New drug promises to eliminate flu virus in a day

15th February 2018 (Last Updated February 15th, 2018 10:20)

Japanese pharmaceutical company Shionogi has reportedly developed a drug that can kill the flu virus in one day.

New drug promises to eliminate flu virus in a day
Japanese pharmaceutical company Shionogi has reportedly developed a drug that can kill the flu virus in one day.

Japanese pharmaceutical company Shionogi has reportedly developed a drug that can kill the flu virus in one day, speeding up patients’ recovery process and reducing the threat of contagion.

The drug, baloxavir marboxil, was co-developed by Swiss pharma firm Roche and has gained preliminary approval in Japan. Baloxavir comes in a pill form and is taken orally, working to target both the A and B types of the influenza virus. It was approved by a Japanese government health ministry panel in early February, with the expectation of its imminent sale.

There are plans to file for regulatory review in the US and Europe, with hopes that the drug will become available in the US before next winter. Roche will hold the rights to distribute baloxavir internationally.

Clinical trials found that a single dose of Baloxavir killed the virus within 24 hours.
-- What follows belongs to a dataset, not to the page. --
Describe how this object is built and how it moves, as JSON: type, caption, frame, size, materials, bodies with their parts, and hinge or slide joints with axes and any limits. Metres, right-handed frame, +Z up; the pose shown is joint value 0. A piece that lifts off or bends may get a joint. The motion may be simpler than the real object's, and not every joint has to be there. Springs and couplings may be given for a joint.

This is three times faster than the rate of Roche’s current flu medication Tamiflu (oseltamivir), which has a treatment course of ten doses over five days.

“The advantage is that it’s one pill once, versus a course of therapy, so particularly for pandemic planning, this could be an advantage,” Roche Pharmaceuticals CEO Daniel O’Day told Bloomberg. “You don’t have the potential resistance that comes with not completing your course of therapy.”

Tamiflu is a neuraminidase inhibitor, similar to GlaxoSmithKline’s Relenza, BioCryst Pharmaceuticals’ Rapivab and Daiichi Sankyo’s Inavir. These all block a protein the flu virus uses to reproduce itself in infected cells. By contrast, baloxavir was developed using discoveries made in HIV medications, which target a different type of enzyme, protecting cells from initial infection through decreasing their vulnerability to the virus.

The new treatment is a potentially groundbreaking step in treating influenza, which is currently seeing a severe outbreak in the US and UK. As many as 650,000 people die worldwide during the influenza virus’s seasonal form, and millions could die from it in the instance of a severe pandemic.

Treatment for the virus is a growing sector. In December 2017, Acute Market Reports predicted that the global influenza therapeutics market would increase from $600 million in 2016 to $1.2 billion by 2025.